- [Direction]: Give the data a second time, exactly and in full.
=-=-=
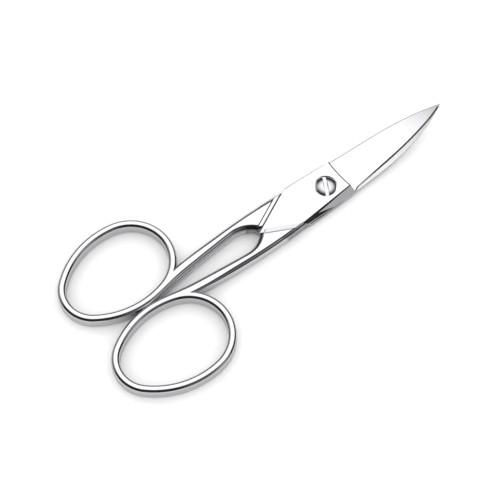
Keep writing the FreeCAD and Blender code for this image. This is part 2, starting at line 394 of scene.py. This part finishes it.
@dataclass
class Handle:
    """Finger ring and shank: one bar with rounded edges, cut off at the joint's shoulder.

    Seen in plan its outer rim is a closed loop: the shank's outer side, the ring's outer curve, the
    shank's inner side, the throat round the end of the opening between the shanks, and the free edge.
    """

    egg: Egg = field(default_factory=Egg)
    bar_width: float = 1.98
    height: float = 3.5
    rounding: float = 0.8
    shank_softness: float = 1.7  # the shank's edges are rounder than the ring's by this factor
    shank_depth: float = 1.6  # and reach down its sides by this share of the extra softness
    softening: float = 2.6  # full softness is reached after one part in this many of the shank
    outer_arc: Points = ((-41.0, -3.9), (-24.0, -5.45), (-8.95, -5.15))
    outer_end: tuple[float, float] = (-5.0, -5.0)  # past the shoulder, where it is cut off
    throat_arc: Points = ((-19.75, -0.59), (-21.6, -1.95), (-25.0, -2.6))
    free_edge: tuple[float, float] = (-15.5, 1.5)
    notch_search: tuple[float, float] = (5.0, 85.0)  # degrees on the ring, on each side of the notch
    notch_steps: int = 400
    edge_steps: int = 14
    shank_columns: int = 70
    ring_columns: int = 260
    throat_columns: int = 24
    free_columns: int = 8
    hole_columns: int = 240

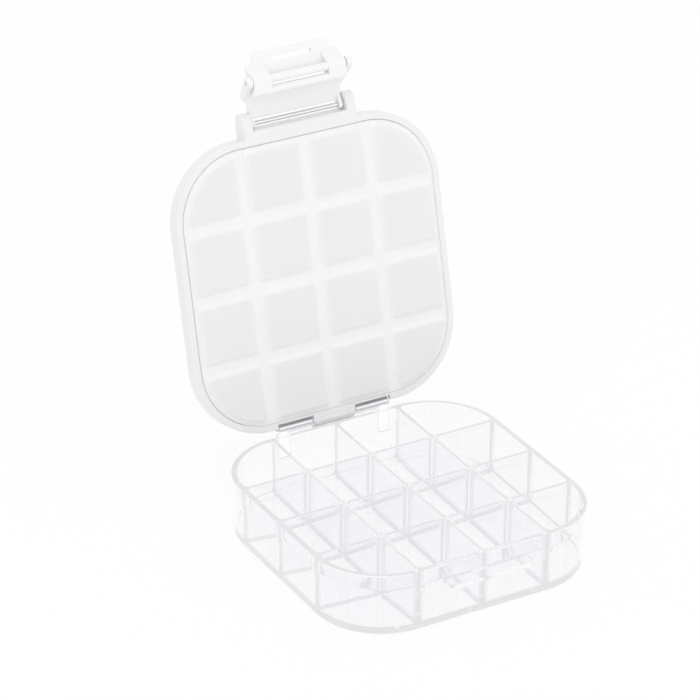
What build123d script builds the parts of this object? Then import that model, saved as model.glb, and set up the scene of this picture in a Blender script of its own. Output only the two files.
=-=-=
- [Exercise result]:
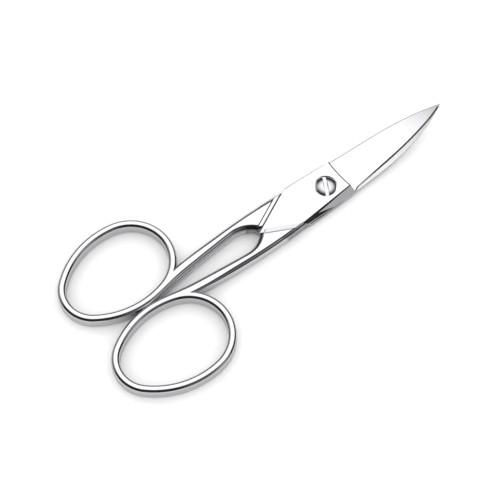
Keep writing the FreeCAD and Blender code for this image. This is part 2, starting at line 394 of scene.py. This part finishes it.
@dataclass
class Handle:
    """Finger ring and shank: one bar with rounded edges, cut off at the joint's shoulder.

    Seen in plan its outer rim is a closed loop: the shank's outer side, the ring's outer curve, the
    shank's inner side, the throat round the end of the opening between the shanks, and the free edge.
    """

    egg: Egg = field(default_factory=Egg)
    bar_width: float = 1.98
    height: float = 3.5
    rounding: float = 0.8
    shank_softness: float = 1.7  # the shank's edges are rounder than the ring's by this factor
    shank_depth: float = 1.6  # and reach down its sides by this share of the extra softness
    softening: float = 2.6  # full softness is reached after one part in this many of the shank
    outer_arc: Points = ((-41.0, -3.9), (-24.0, -5.45), (-8.95, -5.15))
    outer_end: tuple[float, float] = (-5.0, -5.0)  # past the shoulder, where it is cut off
    throat_arc: Points = ((-19.75, -0.59), (-21.6, -1.95), (-25.0, -2.6))
    free_edge: tuple[float, float] = (-15.5, 1.5)
    notch_search: tuple[float, float] = (5.0, 85.0)  # degrees on the ring, on each side of the notch
    notch_steps: int = 400
    edge_steps: int = 14
    shank_columns: int = 70
    ring_columns: int = 260
    throat_columns: int = 24
    free_columns: int = 8
    hole_columns: int = 240

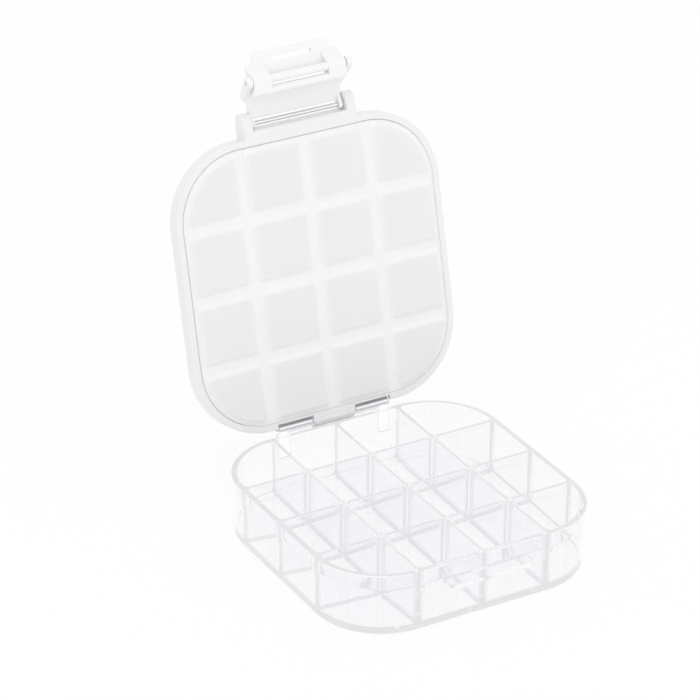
What build123d script builds the parts of this object? Then import that model, saved as model.glb, and set up the scene of this picture in a Blender script of its own. Output only the two files.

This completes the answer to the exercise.